标准化:原始分数减去平均数然后除以标准差;得到的结果是,对于每个属性/每列来说所有数据都聚集在0附近,方差为1。使得预测结果不会被某些维度过大的特征值而主导

In [19]:
train_data = pd.read_csv('./data/train.csv')
test_data = pd.read_csv('./data/test.csv')

将所有的训练数据和测试数据的79个特征按样本连结,便于处理。

In [20]:
all_features = pd.concat((train_data.iloc[:, 1:-1], test_data.iloc[:, 1:]))
all_features.shape
Out[20]:
(2919, 79)

对连续数值的特征做标准化,然后对这些特征中的空缺值用均值0填充。

In [21]:
numeric_features = all_features.dtypes[all_features.dtypes != 'object'].index
all_features[numeric_features] = all_features[numeric_features].apply( lambda x: (x - x.mean()) / (x.std()))
# 标准化后,每个特征的均值变为0,所以可以直接用0来替换缺失值
all_features[numeric_features] = all_features[numeric_features].fillna(0)
all_features.shape
Out[21]:
(2919, 79)

使用one-hot编码,将离散数值转成指示特征。编码后的属性有331个

In [22]:
all_features = pd.get_dummies(all_features, dummy_na=True)
# dummy_na=True将缺失值也当作合法的特征值并为其创建指示特征
all_features = pd.get_dummies(all_features, dummy_na=True)
all_features.shape
Out[22]:
(2919, 331)

将处理过的数据通过values属性得到NumPy格式的数据,并转成NDArray方便后面的训练。

In [23]:
#划分为训练子集和测试子集
n_train = train_data.shape[0]
train_features = nd.array(all_features[:n_train].values)
test_features = nd.array(all_features[n_train:].values)
train_labels = nd.array(train_data.SalePrice.values).reshape((-1, 1))

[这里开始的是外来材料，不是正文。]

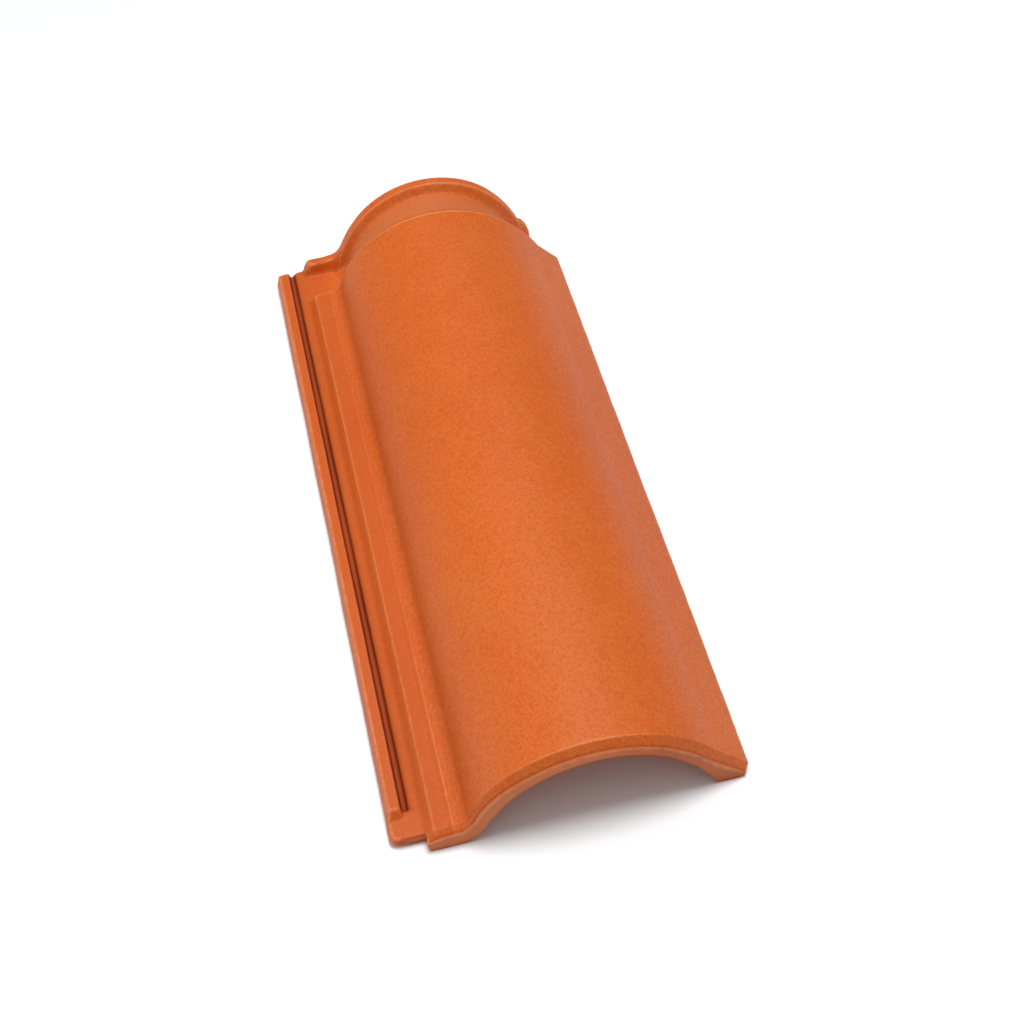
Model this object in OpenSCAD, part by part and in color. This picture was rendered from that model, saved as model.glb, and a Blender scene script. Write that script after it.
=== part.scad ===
// Interlocking clay roof tile, half width: one barrel roll with a narrow side-lock flange on its left.
// One piece of fired clay, so one solid. The nose (lower end on the roof) looks to -Y, the head to +Y.
// Origin at the middle of the footprint, on the plane the tile rests on.

/* [Tile] */
// Overall length, nose to head
tile_len = 450; // [300:1:560]
// Overall width, rim to drip lip
tile_w = 190; // [150:1:240]
// Height of the barrel's crest over the resting plane
crest_h = 61.7; // [45:0.1:85]
// Wall of the barrel
wall_t = 11; // [7:0.1:14]

/* [Flange and pan] */
// Width of the side-lock flange, rim to the pan's left foot
flange_w = 20; // [16:0.5:28]
// Level of the flange's channel floor
floor_z = 8; // [6:0.1:12]
// Lift of the flange's underside over the pan's underside
flange_lift = 1; // [0.5:0.1:3]
// Setback of the flange's nose end from the barrel's nose
flange_back = 6.3; // [2:0.1:12]
// Top of the outer rim
rim_z = 12.2; // [9:0.1:16]
// Width of the outer rim at its top
rim_w = 6.6; // [4:0.1:10]
// Outward draft of the rim's outer side
rim_draft = 2.6; // [0.5:0.1:4]
// Distance from the flange's nose end to the rim's nose end
rim_back = 15.5; // [6:0.5:40]
// Width of the water groove beside the rim
groove_w = 4; // [2.5:0.1:6]
// Depth of the water groove below the channel floor
groove_d = 3; // [1:0.1:4]
// Rise of the shelf over the channel floor
shelf_rise = 4.2; // [2:0.1:7]
// Fall of the shelf from the barrel to the channel
shelf_fall = 1; // [0:0.1:2]
// Radius of the valley between the shelf and the barrel
valley_r = 4.5; // [3:0.1:7]

/* [Right edge] */
// Reach of the drip lip beyond the barrel's foot
lip_w = 5; // [2:0.1:8]
// Height of the drip lip's outer face
lip_z = 6; // [4:0.1:9]

/* [Nose] */
// Bevel round the barrel's nose end
nose_bevel = 4.6; // [2:0.1:7]

/* [Head] */
// Length of the head, from the step to the far end
head_len = 32; // [22:0.5:60]
// Length of the sloping step down to the neck
step_len = 6; // [3:0.5:12]
// How far the neck stands in from the barrel at its feet
neck_in = 16; // [12:0.1:19]
// Wall of the neck
neck_t = 8; // [6:0.1:12]
// Height of the neck's end rib over the neck
rib_h = 5.9; // [2:0.1:8]
// Thickness of the neck's end rib along the tile
rib_t = 12; // [6:0.5:14]
// Height of the rib's crest over the barrel's crest
rib_over = 4.5; // [0:0.1:8]
// Height of the cross rib's ends over the channel floor
stop_h = 8.6; // [4:0.1:12]
// Thickness of the cross rib's ends along the tile
stop_t = 6; // [4:0.1:10]
// Reach of the right end of the cross rib beyond the neck's foot
ear_w = 9.2; // [3:0.1:12]

/* [Hidden] */
$fn = 144;
far = 300;
under = -5;
lap = 0.04;
lap_a = 8;
x_left = -tile_w / 2;
y_nose = -tile_len / 2;
y_head = tile_len / 2;
y_step = y_head - head_len;
// Barrel: a crest arc carried on by a flatter flank arc each side, meeting on one radial line
barrel_w = tile_w - flange_w - lip_w - 9.8;
crest_r = barrel_w * 0.479;
flank_r = barrel_w * 0.629;
arc_a = 40.7;
crest_c = crest_h - crest_r;
flank_c = crest_c - (flank_r - crest_r) * cos(arc_a);
flank_s = (flank_r - crest_r) * sin(arc_a);
foot_half = sqrt(flank_r * flank_r - flank_c * flank_c) - flank_s;
x_mid = tile_w / 2 - lip_w - foot_half;
// Neck and its end rib: the same kind of arch, narrower and a little higher
rib_half = foot_half - neck_in + rib_h;
rib_crest_r = rib_half * 0.919;
rib_flank_r = rib_half * 1.268;
rib_a = 46.7;
rib_crest_z = crest_h + rib_over;
rib_c = rib_crest_z - rib_crest_r;
// Section of the pan
x_groove = x_left + rim_draft + rim_w;
x_floor = x_groove + groove_w;
x_pan = x_left + flange_w;
x_riser = x_pan - 1.2;
x_shelf = x_pan + 3.6;
shelf_z = floor_z + shelf_rise;
x_foot = x_mid - foot_half;
// Left flank outside, of a smaller radius, and the valley's circle just crossing it
valley_flank_r = crest_r * 0.807;
valley_flank_x = x_mid + (valley_flank_r - crest_r) * sin(arc_a);
valley_flank_c = crest_c - (valley_flank_r - crest_r) * cos(arc_a);
valley_c = shelf_z + shelf_fall + valley_r + 0.2;
valley_reach = valley_flank_r + valley_r;
valley_x = valley_flank_x - sqrt(valley_reach * valley_reach - pow(valley_c - valley_flank_c, 2)) + 0.1;

// A flat outline drawn in X and Z, carried from y0 to y1
module along(y0, y1) {
  translate([0, y1, 0])
    rotate([90, 0, 0])
      linear_extrude(height = y1 - y0)
        children();
}

// A round bar or cone lying along Y
module bar(x, z, y0, y1, ra, rb) {
  translate([x, y0, z])
    rotate([-90, 0, 0])
      cylinder(h = y1 - y0, r1 = ra, r2 = rb);
}

// Outline of the fan over the crest arc, down to the level zb, al to its left and ar to its right
function fan(c, al, ar, zb) =
  c > zb
  ? [[x_mid, c], [x_mid + far * sin(ar), c + far * cos(ar)], [x_mid - far * sin(al), c + far * cos(al)]]
  : [
      [x_mid + (zb - c) * tan(ar), zb],
      [x_mid + far * sin(ar), c + far * cos(ar)],
      [x_mid - far * sin(al), c + far * cos(al)],
      [x_mid - (zb - c) * tan(al), zb]
    ];

// Outline of the space over one flank arc, k = 1 on the right and -1 on the left
function wing(c, a, zb, k) =
  concat(
    c > zb ? [[x_mid, zb], [x_mid, c]] : [[x_mid + k * (zb - c) * tan(a), zb]],
    [
      [x_mid + k * far * sin(a), c + far * cos(a)],
      [x_mid + k * far * 2, c + far * cos(a)],
      [x_mid + k * far * 2, zb]
    ]
  );

// Solid arch from y0 to y1 over the level zb, its arcs grown by d0 at the start and d1 at the end.
// The radii are the crest arc's and the left and right flank arcs', which share its tangent at the
// angle a. One of two meeting arcs laps past the other, a hair apart, so that they cross cleanly.
module arch(rc, rl, rr, c, a, y0, y1, d0, d1, zb) {
  intersection() {
    bar(x_mid, c, y0, y1, rc + d0, rc + d1);
    along(y0 - 1, y1 + 1)
      polygon(fan(c, rl > rc ? a + lap_a : a, rr > rc ? a + lap_a : a, zb));
  }
  for (k = [-1, 1]) {
    rf = k < 0 ? rl : rr;
    hair = rf > rc ? -lap : lap;
    x = x_mid - k * (rf - rc) * sin(a);
    z = c - (rf - rc) * cos(a);
    intersection() {
      bar(x, z, y0, y1, rf + d0 + hair, rf + d1 + hair);
      along(y0 - 1, y1 + 1)
        polygon(wing(c, rf > rc ? a : a - lap_a, zb, k));
    }
  }
}

// The barrel's outside: its left flank turns down sooner, into the valley
module barrel_arch(y0, y1, d0, d1) {
  arch(crest_r, valley_flank_r, flank_r, crest_c, arc_a, y0, y1, d0, d1, 0);
}

// The hollow under the barrel, alike on both sides
module barrel_hollow(y0, y1) {
  arch(crest_r, flank_r, flank_r, crest_c, arc_a, y0, y1, -wall_t, -wall_t, under);
}

module neck_arch(y0, y1, d0, d1, zb) {
  arch(rib_crest_r, rib_flank_r, rib_flank_r, rib_c, rib_a, y0, y1, d0, d1, zb);
}

// Barrel with its bevelled nose and the slope down to the neck
module barrel() {
  barrel_arch(y_nose, y_nose + nose_bevel, -nose_bevel, 0);
  barrel_arch(y_nose + nose_bevel, y_step, 0, 0);
  barrel_arch(y_step, y_step + step_len, 0, -neck_in * 0.62);
}

// Neck and the rounded rib at its far end
module neck() {
  y_rib = y_head - rib_t;
  neck_arch(y_step - wall_t, y_rib, -rib_h, -rib_h, 0);
  neck_arch(y_rib, y_rib + rib_t * 0.4, -rib_h, 0, 0);
  neck_arch(y_rib + rib_t * 0.4, y_head - 2, 0, 0, 0);
  neck_arch(y_head - 2, y_head, 0, -2, 0);
}

// Pan with its shelf, riser and worn ridge, as far as the step
module pan() {
  along(y_nose, y_step)
    polygon([
      [x_pan, 0],
      [x_foot + 30, 0],
      [x_foot + 30, shelf_z + shelf_fall],
      [valley_x - 2.2, shelf_z + shelf_fall + 1.1],
      [valley_x - 3.2, shelf_z + shelf_fall + 1],
      [valley_x - 5.2, shelf_z + shelf_fall * 0.8],
      [x_shelf, shelf_z],
      [x_riser, floor_z],
      [x_pan - 0.4, flange_lift + 0.5]
    ]);
  along(y_step - 1, y_step + 5)
    polygon([[x_pan, 0], [x_foot + 12, 0], [x_foot + 12, floor_z + 2], [x_shelf, floor_z + 2], [x_riser, floor_z]]);
  along(y_step - 1, y_head)
    polygon([[x_pan - 0.4, 0], [x_foot + 20, 0], [x_foot + 20, floor_z], [x_pan - 2, floor_z]]);
}

// Side-lock flange: rim, water groove and channel floor
module flange() {
  y_end = y_nose + flange_back;
  y_rim = y_end + rim_back;
  difference() {
    union() {
      along(y_end, y_head)
        polygon([
          [x_left, flange_lift],
          [x_pan + 3, flange_lift],
          [x_pan + 3, floor_z],
          [x_left + rim_draft * 0.7, floor_z],
          [x_left, flange_lift + 2]
        ]);
      along(y_rim - (rim_z - floor_z), y_head)
        polygon([
          [x_left, flange_lift + 1],
          [x_groove, flange_lift + 1],
          [x_groove, rim_z],
          [x_left + rim_draft, rim_z],
          [x_left, flange_lift + 2]
        ]);
    }
    along(y_rim, y_head + 1)
      polygon([
        [x_groove, floor_z + 5],
        [x_groove + 0.6, floor_z - groove_d],
        [x_floor - 0.6, floor_z - groove_d],
        [x_floor, floor_z + 5]
      ]);
    translate([x_left - 1, y_rim - (rim_z - floor_z), floor_z])
      rotate([45, 0, 0])
        cube([flange_w, 2 * (rim_z - floor_z), rim_z]);
    translate([x_left - 1, y_head - (rim_z - floor_z), rim_z])
      rotate([-45, 0, 0])
        cube([rim_w + rim_draft + 1.2, 2 * (rim_z - floor_z), rim_z]);
  }
}

// Drip lip along the barrel's right foot, with a straight fairing from the flank down to its edge.
// Its nose end is cut to the same bevel as the barrel's.
module lip() {
  x_r = tile_w / 2;
  x_t = x_r - 0.5;
  z_t = lip_z + 1;
  x_f = x_r - lip_w - 13.2;
  z_f = lip_z + 20;
  difference() {
    along(y_nose, y_step - 3)
      polygon([
        [x_r - lip_w - wall_t, 0],
        [x_r - lip_w + 1, 0],
        [x_r, lip_z * 0.45],
        [x_r, lip_z],
        [x_t, z_t],
        [x_f, z_f]
      ]);
    translate([x_t, y_nose, z_t])
      rotate([0, atan2(z_f - z_t, x_t - x_f), 0])
        translate([-40, 0, -nose_bevel - 0.3])
          rotate([45, 0, 0])
            translate([0, -10, 0])
              cube([60, 30, 12]);
  }
}

// Cross rib's two ends, left on the pan and right beside the neck
module stops() {
  top = floor_z + stop_h;
  along(y_head - stop_t, y_head)
    polygon([[x_pan + 0.5, 1], [x_foot + 12, 1], [x_foot + 12, top + 1], [x_pan + 5, top], [x_pan + 1.5, top - 4]]);
  along(y_head - stop_t, y_head)
    polygon([
      [x_mid + rib_half - 8, 0],
      [x_mid + rib_half - rib_h + ear_w, 0],
      [x_mid + rib_half - rib_h + ear_w - 2, top - 6],
      [x_mid + rib_half - rib_h + ear_w - 5, top - 1.5],
      [x_mid + rib_half - 8, top]
    ]);
}

module roof_tile() {
  color("#c4582e")
    difference() {
      union() {
        barrel();
        neck();
        pan();
        flange();
        lip();
        stops();
      }
      // hollow under the barrel and under the neck
      barrel_hollow(y_nose - 1, y_step - wall_t);
      neck_arch(y_step - wall_t - 1, y_head + 1, -rib_h - neck_t, -rib_h - neck_t, under);
      // valley between the shelf and the barrel
      bar(valley_x, valley_c, y_nose - 1, y_step, valley_r, valley_r);
      // eased inner edge of the pan's foot
      along(y_nose - 1, y_step - wall_t)
        polygon([[x_foot + wall_t - 6, -1], [x_foot + wall_t + 2.2, 3.6], [x_foot + wall_t + 6, -1]]);
    }
}

roof_tile();
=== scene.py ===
# %% [markdown]
# # A clay roof tile
# The tile is one piece of fired clay: a long half-round barrel, a flat shelf on its left, and a
# narrow side lock (channel, water groove and rim) that the next tile's edge covers. At the head the
# barrel draws in to a neck with a raised rib. This lesson loads the measured frame, rebuilds the
# tile as one fine mesh with soft, worn edges, and gives it a fired-clay finish.

# %% Load the frame
import bpy
import math
import numpy as np
from mathutils import Matrix, Vector


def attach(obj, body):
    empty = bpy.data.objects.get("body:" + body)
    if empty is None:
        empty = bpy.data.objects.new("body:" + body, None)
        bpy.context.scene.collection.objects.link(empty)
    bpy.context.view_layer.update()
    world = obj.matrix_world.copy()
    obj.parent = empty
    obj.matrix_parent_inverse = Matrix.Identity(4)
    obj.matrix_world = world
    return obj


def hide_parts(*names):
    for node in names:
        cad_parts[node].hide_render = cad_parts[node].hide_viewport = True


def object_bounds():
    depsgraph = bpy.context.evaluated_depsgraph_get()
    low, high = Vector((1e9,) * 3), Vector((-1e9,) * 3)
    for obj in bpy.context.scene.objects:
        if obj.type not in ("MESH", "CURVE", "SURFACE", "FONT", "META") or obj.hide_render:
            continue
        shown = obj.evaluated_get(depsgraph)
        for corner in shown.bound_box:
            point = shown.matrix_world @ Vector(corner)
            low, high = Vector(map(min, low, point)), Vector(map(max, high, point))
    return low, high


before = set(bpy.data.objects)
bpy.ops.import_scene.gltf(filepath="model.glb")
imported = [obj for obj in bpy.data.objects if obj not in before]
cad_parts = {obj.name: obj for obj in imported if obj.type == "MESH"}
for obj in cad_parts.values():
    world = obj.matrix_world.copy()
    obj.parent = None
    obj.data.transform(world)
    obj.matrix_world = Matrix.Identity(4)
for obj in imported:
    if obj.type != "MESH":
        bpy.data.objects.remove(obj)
cad_low, cad_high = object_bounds()
print("frame box in metres:", [round(v, 4) for v in (*cad_low, *cad_high)])

# %% [markdown]
# ## The camera
# The tile lies on a pale floor and is seen from above its nose, a little from the left, with the
# head running away to the upper left. Tilt, heading and roll place such a camera. Making them one
# rotation keeps each of the three easy to change.

# %% Camera
def look_matrix(place, tilt, heading, roll):
    """A camera's matrix from its place in metres and its three angles in degrees."""
    tilt, heading = math.radians(tilt), math.radians(heading)
    ahead = Vector((math.cos(tilt) * -math.sin(heading), math.cos(tilt) * math.cos(heading), -math.sin(tilt)))
    right = Matrix.Rotation(math.radians(roll), 3, ahead) @ ahead.cross(Vector((0, 0, 1))).normalized()
    up = right.cross(ahead)
    return Matrix.Translation(place) @ Matrix((right, up, -ahead)).transposed().to_4x4()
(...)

X_train,X_test, y_train, y_test = train_test_split(np.array(all_features[:n_train]),np.array(train_data.SalePrice.values).reshape(-1,1), test_size=0.33, random_state=42)
print(X_test.shape)
print(test_features.shape)
print(type(X_test))
print(type(test_features))
test_features = test_features.asnumpy()
print(type(test_features))
(482, 331)
(1459, 331)
<class 'numpy.ndarray'>
<class 'mxnet.ndarray.ndarray.NDArray'>
<class 'numpy.ndarray'>

五、模型选择

5.1 随机森林回归算法

由上面结果选择随机森林回归算法

In [24]:
loss = gloss.L2Loss() #L2 loss
def log_rmse( features, labels):
    # 将小于1的值设成1,使得取对数时数值更稳定
#     clipped_preds = nd.clip(net(features), 1, float('inf'))
#     clipped_preds = nd.clip(features, 1, float('inf'))
    rmse = nd.sqrt(2 * loss(features.log(), labels.log()).mean()) #❓为什么要根号内要两倍L2loss的平均值
    return rmse.asscalar() #大小为1的数组转标量
In [25]:
clfs = {
        'svm':svm.SVR(), # 支持向量回归模型
        'RandomForestRegressor':RandomForestRegressor(n_estimators=400),#随机森林回归算法
        'BayesianRidge':linear_model.BayesianRidge() # 贝叶斯回归模型
       }
for clf in clfs:
    try:
        clfs[clf].fit(X_train, y_train)
        y_pred = clfs[clf].predict(X_test)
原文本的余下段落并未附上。